The US international travel data was collected from the United States Department of Transportation.


https://data.transportation.gov/Aviation/International_Report_Passengers/xgub-n9bw


The data was put together by Randall Keizer of the Department of Transportation. It was collected in order for the United States government to keep track of the number of passengers on non-stop flights to most of the countries around the world.


The data for GDP, GDP growth, GDP per capita, and Population for these countries was collected from the World Bank.

The data was collected by the World Bank in order to reduce global poverty. The data help the organization to gauge global prosperity.

Data File Explanation

plane_data_clean is the file for international travel data. Year and month indicates the year and month of the flight, US_Airport indicates the us airport code, FG_Airport indicates the foreign airport code, US_wac indicates the 3 digit world area code of the us airport, FG_wac indicates the 3 digit world area code of the foreign airport, and Total indicates the total passengers for that flight. The world area codes indicate a specific area of the world that the airport is in, and foreign world area codes typically correspond to a single specific country.


gdp_data_clean, gdp_percapita_data_clean, and gdp_growth_data_clean are for the different countries’ GDP data. Each file has a Country Name column which indicates the name of the country, and year which indicates the year for the specified data. In gdp_data_clean, GDP indicates the GDP in US dollars, in gdp_percapita_clean, GDPPerCapita indicates the GDP per capita in US dollars, while in gdp_growth_data_clean, GDPGrowth indicates the GDP growth by positive or negative percent of the previous year.

population_data_clean is formatted in the same way as the GDP datasets, but with population instead of GDP value. The Country Name and Year columns correspond to the year and country of that population.

Data Cleaning

load_and_clean_data.R

The plane data from the US department of transportation was cleaned by only keeping relevant columns from the original dataset. The following redundant columns were removed:

  • A date column that had the date formatted by MM/DD/Year as separate Month and Year columns were present.
  • Any numeric id columns which already had a corresponding 3 character code, such as US airport id, foreign airport id, and airlineid.
  • The type column, as there was only one option available which was “passenger”.

We then loaded and cleaned the GDP data. The country code, indicator name and indicator code columns of the dataset were removed, as they were unnecessary for our analysis. We then applied a pivot longer to the dataset in order to match the formatting of the original international passenger data. All the years were put into a “Year” column, instead of each year having its own column, and the corresponding GDP was put into a “GDP” column. The final format had a “Country Name” column, a “Year” column, and a “GDP” column for the GDP of that country in that year.


This data was then joined to the cleaned passenger data.

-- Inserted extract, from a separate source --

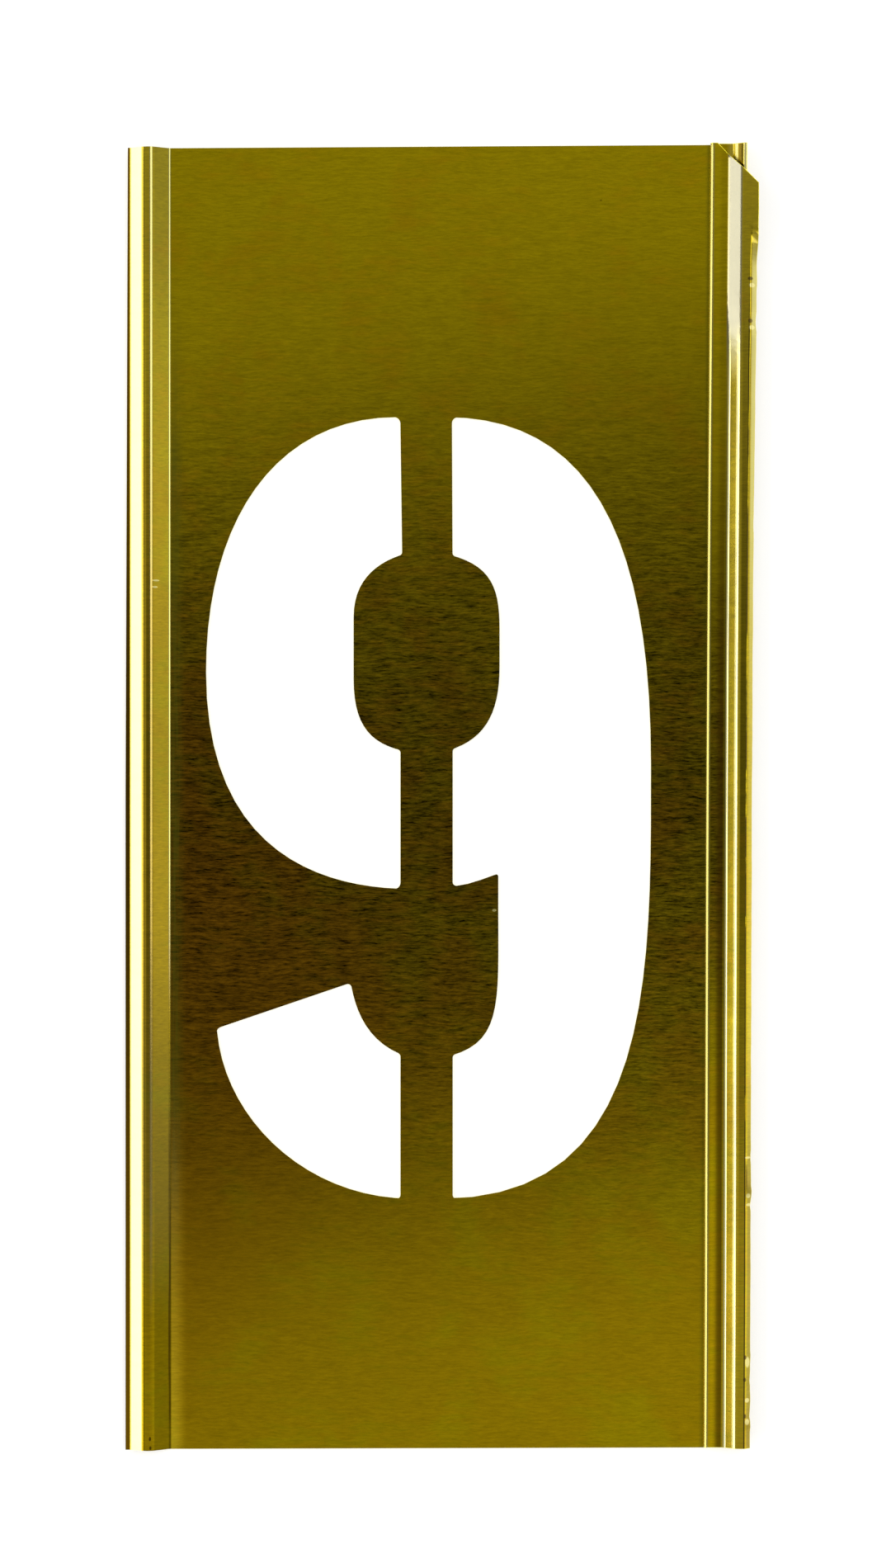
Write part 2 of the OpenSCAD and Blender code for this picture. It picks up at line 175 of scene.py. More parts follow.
class Paint:
    """The node tree of one material or of the world."""

    def __init__(self, tree):
        self.tree = tree
        tree.nodes.clear()

    def node(self, kind, settings=None, values=None, out=0):
        """Adds a node, makes its settings, fills its sockets and gives one of its outputs, if it has any."""
        made = self.tree.nodes.new(kind)
        for name, value in (settings or {}).items():
            setattr(made, name, value)
        for name, value in (values or {}).items():
            if isinstance(value, Wire):
                self.tree.links.new(value.socket, made.inputs[name])
            elif value is not None:
                made.inputs[name].default_value = value
        return Wire(self, made.outputs[out]) if len(made.outputs) else made

    def blend(self, factor, first, second, way="MIX"):
        """Colour between two colours."""
        first, second = ((*c, 1.0) if isinstance(c, tuple) else c for c in (first, second))
        return self.node("ShaderNodeMix", {"data_type": "RGBA", "blend_type": way},
                         {0: factor, 6: first, 7: second}, out=2)

    def toned(self, colour, red, green, blue):
        """The colour with its red, green and blue multiplied."""
        tone = self.node("ShaderNodeCombineXYZ", {}, {0: red, 1: green, 2: blue})
        return self.blend(1.0, colour, tone, "MULTIPLY")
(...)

However, the original passenger data only specified countries in the form of a 3 digit world area code. Since the GDP data specified country by country name, we had to load and join a dataset which specified the world area code, and corresponding country name for the code. The data for this was collected from the following wikipedia page https://en.wikipedia.org/wiki/World_Area_Codes. Joining this data then allowed us to left_join the cleaned international flight data by Country Name and Year.


The GDP per capita, GDP growth data, and Population data was loaded, cleaned, and joined in the same way, as these datasets were formatted the same way as the GDP data as the World Bank collected all 4 datasets.